++++ DATASET EXTRACT ++++
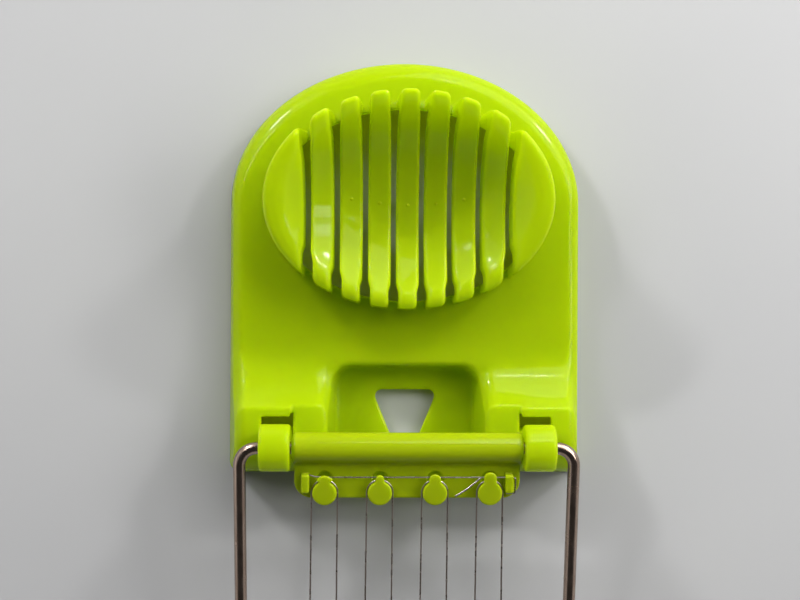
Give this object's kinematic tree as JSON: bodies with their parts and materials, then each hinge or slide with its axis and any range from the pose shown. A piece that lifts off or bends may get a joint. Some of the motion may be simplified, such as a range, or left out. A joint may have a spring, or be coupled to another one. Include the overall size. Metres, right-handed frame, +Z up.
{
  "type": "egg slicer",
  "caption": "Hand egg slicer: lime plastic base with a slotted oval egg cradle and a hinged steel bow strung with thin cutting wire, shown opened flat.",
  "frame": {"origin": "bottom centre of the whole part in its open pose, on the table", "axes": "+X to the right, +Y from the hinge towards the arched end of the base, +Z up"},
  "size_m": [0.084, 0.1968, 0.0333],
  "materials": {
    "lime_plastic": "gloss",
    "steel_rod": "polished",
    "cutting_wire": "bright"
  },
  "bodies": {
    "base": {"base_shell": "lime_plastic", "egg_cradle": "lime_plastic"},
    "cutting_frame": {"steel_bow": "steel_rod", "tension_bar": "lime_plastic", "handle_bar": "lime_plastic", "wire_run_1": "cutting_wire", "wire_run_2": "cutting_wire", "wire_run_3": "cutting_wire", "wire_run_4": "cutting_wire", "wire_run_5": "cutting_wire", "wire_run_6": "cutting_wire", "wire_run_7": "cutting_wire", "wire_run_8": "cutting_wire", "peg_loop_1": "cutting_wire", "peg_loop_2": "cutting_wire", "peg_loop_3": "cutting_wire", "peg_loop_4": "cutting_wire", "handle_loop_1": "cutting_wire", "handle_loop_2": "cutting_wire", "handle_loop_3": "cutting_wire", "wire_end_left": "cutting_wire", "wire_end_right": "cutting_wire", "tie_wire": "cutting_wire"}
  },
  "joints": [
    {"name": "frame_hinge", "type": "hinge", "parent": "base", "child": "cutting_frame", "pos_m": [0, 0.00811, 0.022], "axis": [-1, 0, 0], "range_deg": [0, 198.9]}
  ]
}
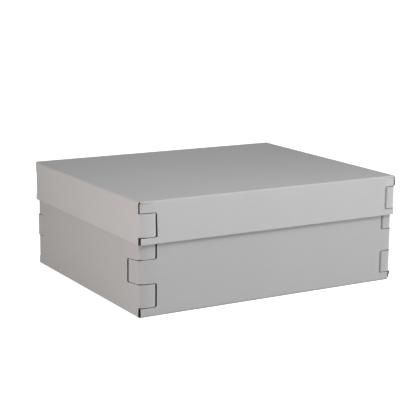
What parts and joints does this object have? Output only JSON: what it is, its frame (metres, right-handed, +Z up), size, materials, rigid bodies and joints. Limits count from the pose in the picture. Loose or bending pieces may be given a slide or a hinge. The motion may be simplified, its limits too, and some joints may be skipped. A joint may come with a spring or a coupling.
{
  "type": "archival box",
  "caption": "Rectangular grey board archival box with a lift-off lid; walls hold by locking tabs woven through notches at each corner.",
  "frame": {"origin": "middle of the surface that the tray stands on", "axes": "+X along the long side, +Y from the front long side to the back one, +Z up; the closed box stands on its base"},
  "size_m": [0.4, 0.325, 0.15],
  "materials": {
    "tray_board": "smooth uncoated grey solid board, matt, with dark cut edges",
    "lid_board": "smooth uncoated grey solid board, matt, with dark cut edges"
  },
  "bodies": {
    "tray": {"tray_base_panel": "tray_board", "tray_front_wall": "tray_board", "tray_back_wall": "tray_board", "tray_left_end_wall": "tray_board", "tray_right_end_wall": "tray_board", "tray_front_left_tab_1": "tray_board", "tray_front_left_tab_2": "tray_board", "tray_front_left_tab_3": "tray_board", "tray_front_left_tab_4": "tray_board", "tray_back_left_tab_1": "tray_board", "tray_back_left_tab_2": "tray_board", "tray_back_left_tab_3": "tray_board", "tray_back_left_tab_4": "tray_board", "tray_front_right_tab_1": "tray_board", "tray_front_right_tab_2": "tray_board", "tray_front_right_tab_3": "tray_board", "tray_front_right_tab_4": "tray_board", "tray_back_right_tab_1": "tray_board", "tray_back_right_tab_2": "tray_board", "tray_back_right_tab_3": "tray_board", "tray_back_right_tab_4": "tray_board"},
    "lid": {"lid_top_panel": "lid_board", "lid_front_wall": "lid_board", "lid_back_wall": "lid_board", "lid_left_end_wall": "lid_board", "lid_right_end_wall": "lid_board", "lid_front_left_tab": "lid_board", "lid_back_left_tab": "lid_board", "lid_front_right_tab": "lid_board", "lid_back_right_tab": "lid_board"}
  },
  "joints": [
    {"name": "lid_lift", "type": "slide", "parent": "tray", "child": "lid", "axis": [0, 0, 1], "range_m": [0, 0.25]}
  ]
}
++++
++++ DATASET EXTRACT ++++
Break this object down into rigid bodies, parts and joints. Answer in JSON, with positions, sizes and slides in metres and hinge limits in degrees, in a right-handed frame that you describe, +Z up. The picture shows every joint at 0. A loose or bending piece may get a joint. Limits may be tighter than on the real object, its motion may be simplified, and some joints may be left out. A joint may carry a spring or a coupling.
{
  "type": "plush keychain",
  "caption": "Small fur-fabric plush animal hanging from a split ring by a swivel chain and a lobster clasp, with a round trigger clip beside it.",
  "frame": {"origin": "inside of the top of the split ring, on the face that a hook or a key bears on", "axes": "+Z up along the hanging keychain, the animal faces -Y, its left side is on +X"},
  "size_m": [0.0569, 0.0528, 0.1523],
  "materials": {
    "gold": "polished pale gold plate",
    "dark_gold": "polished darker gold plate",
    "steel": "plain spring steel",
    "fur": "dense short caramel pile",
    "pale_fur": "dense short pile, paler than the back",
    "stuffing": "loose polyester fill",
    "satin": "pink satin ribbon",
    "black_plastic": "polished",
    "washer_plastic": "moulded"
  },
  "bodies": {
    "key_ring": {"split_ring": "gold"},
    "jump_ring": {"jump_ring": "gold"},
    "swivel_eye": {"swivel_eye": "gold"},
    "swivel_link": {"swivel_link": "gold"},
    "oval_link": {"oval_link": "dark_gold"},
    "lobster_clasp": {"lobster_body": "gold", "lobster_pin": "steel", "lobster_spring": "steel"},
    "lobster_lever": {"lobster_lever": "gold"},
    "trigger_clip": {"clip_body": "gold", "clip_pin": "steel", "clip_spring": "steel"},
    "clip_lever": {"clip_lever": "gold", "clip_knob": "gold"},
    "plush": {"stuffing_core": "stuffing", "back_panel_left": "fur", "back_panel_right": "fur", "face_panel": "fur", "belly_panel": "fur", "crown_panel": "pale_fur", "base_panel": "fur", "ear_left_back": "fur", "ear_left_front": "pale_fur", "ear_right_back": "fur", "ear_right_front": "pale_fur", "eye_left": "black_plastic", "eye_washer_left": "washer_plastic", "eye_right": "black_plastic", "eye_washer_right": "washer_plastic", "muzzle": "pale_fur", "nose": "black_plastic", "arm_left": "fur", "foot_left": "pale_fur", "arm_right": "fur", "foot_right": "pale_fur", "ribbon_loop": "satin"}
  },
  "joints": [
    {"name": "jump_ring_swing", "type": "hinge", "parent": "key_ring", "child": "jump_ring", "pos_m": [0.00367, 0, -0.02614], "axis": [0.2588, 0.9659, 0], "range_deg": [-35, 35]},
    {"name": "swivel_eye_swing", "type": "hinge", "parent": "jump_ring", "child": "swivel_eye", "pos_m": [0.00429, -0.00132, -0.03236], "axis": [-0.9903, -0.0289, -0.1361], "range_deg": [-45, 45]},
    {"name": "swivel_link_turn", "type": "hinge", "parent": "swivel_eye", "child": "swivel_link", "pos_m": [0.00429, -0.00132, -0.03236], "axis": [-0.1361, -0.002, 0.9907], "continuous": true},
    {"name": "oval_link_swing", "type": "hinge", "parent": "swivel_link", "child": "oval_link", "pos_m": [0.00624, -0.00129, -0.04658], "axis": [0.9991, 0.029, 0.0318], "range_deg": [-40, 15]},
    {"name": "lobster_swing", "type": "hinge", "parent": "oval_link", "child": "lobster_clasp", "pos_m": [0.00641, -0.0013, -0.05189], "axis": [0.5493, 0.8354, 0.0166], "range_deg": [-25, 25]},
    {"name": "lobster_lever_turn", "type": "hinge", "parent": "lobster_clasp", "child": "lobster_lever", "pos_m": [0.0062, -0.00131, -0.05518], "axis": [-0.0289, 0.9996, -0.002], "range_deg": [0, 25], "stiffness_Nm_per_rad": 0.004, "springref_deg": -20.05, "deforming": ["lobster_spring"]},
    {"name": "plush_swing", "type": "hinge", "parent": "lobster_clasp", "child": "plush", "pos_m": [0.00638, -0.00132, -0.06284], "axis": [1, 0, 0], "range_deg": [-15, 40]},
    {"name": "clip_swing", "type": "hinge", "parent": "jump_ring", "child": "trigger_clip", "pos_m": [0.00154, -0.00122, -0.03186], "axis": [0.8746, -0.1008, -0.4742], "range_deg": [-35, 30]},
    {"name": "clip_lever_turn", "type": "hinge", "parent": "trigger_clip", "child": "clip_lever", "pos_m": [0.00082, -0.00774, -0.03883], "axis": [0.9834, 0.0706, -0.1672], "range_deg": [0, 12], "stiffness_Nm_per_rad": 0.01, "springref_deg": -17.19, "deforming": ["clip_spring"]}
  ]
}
++++
++++ DATASET EXTRACT ++++
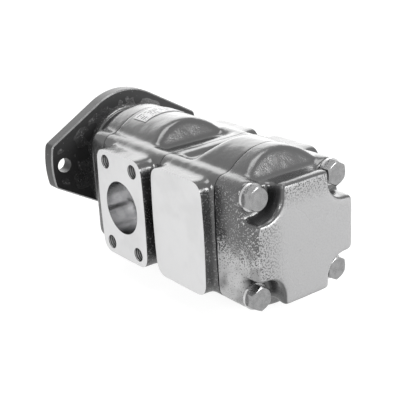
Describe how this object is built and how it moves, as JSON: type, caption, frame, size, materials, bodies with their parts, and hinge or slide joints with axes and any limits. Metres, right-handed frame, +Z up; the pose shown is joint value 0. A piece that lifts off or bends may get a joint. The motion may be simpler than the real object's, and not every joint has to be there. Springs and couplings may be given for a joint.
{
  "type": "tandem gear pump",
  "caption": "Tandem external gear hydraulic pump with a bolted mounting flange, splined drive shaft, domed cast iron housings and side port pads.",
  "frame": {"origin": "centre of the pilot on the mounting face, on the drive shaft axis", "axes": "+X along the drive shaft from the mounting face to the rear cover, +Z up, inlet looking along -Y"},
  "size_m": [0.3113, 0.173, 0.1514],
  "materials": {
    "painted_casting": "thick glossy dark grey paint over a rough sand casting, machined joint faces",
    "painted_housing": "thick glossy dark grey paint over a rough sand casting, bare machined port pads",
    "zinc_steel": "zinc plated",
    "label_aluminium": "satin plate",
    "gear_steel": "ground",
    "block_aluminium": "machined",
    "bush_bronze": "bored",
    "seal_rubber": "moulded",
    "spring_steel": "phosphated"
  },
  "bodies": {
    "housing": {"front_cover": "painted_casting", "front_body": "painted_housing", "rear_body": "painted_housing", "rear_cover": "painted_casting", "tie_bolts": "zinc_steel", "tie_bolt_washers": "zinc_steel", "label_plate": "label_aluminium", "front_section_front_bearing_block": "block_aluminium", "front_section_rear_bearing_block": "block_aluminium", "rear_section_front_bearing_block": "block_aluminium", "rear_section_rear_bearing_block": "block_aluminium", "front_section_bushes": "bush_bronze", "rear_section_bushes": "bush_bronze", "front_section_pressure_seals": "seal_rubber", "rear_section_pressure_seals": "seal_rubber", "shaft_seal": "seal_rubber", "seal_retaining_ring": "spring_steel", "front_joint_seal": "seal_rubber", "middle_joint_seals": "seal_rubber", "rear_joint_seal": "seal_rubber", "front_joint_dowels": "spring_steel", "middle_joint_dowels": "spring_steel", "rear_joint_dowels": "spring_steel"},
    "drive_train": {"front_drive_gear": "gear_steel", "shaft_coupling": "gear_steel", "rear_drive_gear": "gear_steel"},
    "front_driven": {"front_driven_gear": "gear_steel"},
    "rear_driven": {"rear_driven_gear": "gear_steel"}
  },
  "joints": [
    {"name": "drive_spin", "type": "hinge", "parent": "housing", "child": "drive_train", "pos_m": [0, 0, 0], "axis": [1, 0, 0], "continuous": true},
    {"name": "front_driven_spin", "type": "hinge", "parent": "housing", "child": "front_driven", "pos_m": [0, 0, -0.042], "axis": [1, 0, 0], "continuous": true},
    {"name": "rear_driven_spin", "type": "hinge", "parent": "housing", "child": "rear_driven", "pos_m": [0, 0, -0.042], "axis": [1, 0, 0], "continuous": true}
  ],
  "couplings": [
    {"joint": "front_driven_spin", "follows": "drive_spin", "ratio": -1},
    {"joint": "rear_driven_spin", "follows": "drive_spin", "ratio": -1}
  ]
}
++++
Look through the listing and extract every line with "each" in it.

* WRITTEN RESPONSE
Give this object's kinematic tree as JSON: bodies with their parts and materials, then each hinge or slide with its axis and any range from the pose shown. A piece that lifts off or bends may get a joint. Some of the motion may be simplified, such as a range, or left out. A joint may have a spring, or be coupled to another one. Include the overall size. Metres, right-handed frame, +Z up.
  "caption": "Rectangular grey board archival box with a lift-off lid; walls hold by locking tabs woven through notches at each corner.",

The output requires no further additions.